One of them is the habit of trained and disciplined good temper towards the opposite party when it fairly wins its innings. It was by breaking away from this habit that the Slave States nearly wrecked our Nation. 
The other is that of fierce and merciless resentment toward every man or set of men who break the public peace. By holding to this habit the free States saved her life.

The Shaw Memorial and the events it commemorates compel us to acknowledge that wars have meanings that we are obliged to discern and that nations still have histories and once had (and may still have) a need for a sense of mission.  Questions such as these force us to confront others that are central to African American history.  Why did it take total war on such a scale to begin to make black people free in America? 

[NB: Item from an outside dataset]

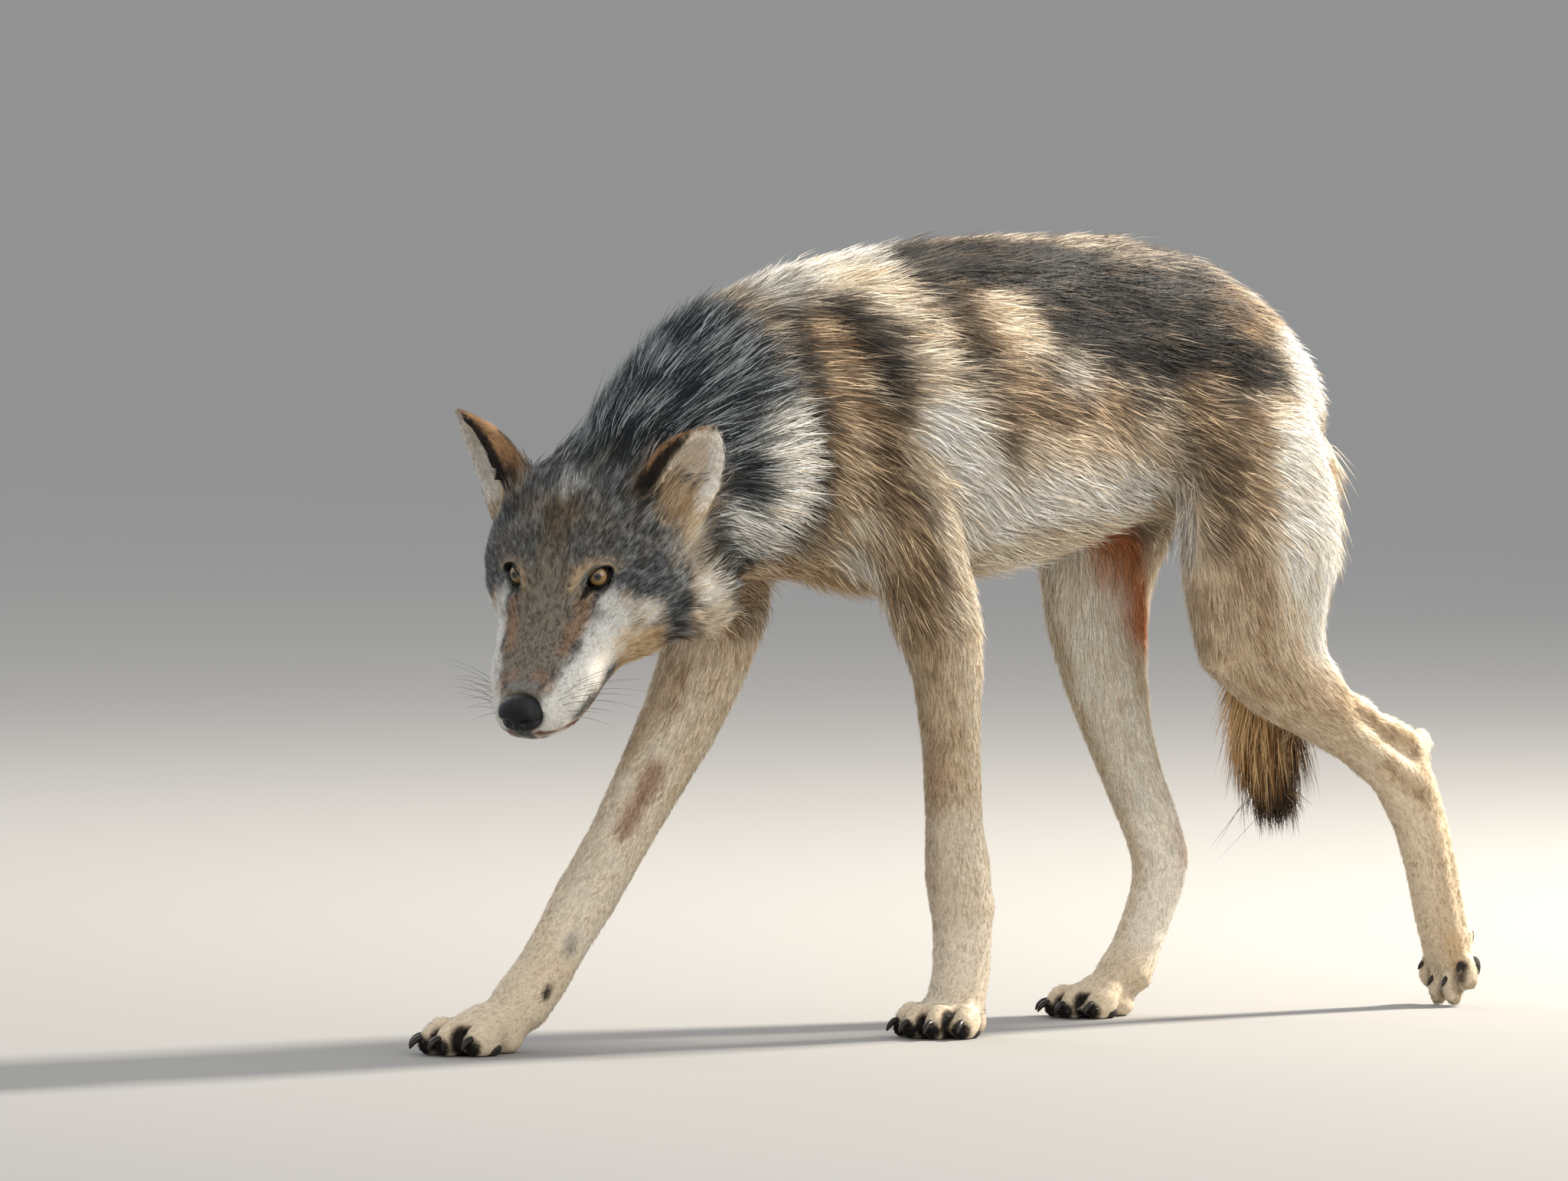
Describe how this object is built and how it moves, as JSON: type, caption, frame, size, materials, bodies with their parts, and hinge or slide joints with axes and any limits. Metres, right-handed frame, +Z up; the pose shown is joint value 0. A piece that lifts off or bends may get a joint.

. . .  Answers to these questions lie deep in our political and cultural history and deep in the nature of racism itself.  . . . The search for answers to these questions might reveal a narrative of authentic tragedy at the heart of the Civil War, and therefor at the center of American history.  Americans rarely have been fond of seeing their history as tragic; this forward-looking, expanding republic with great resources and a providential sense of its destiny has allowed little room for treating the darker, fated collisions and biter contradictions in our past.  Victory narratives - of conquest, of social and economic progress - have always sold best in the American marketplace . . . 
The tyranny of slavery brought America to the bloodletting of 1861. . . If America is about new beginnings for fundamental ideas, if the Civil War was a second founding of the American republic and a "new birth" of freedom, then the story of the Fifty-fourth regiment and the Shaw Memorial is . . . about our national promises and betrayals . . . and about the transcendence that makes all tragedy meaningful.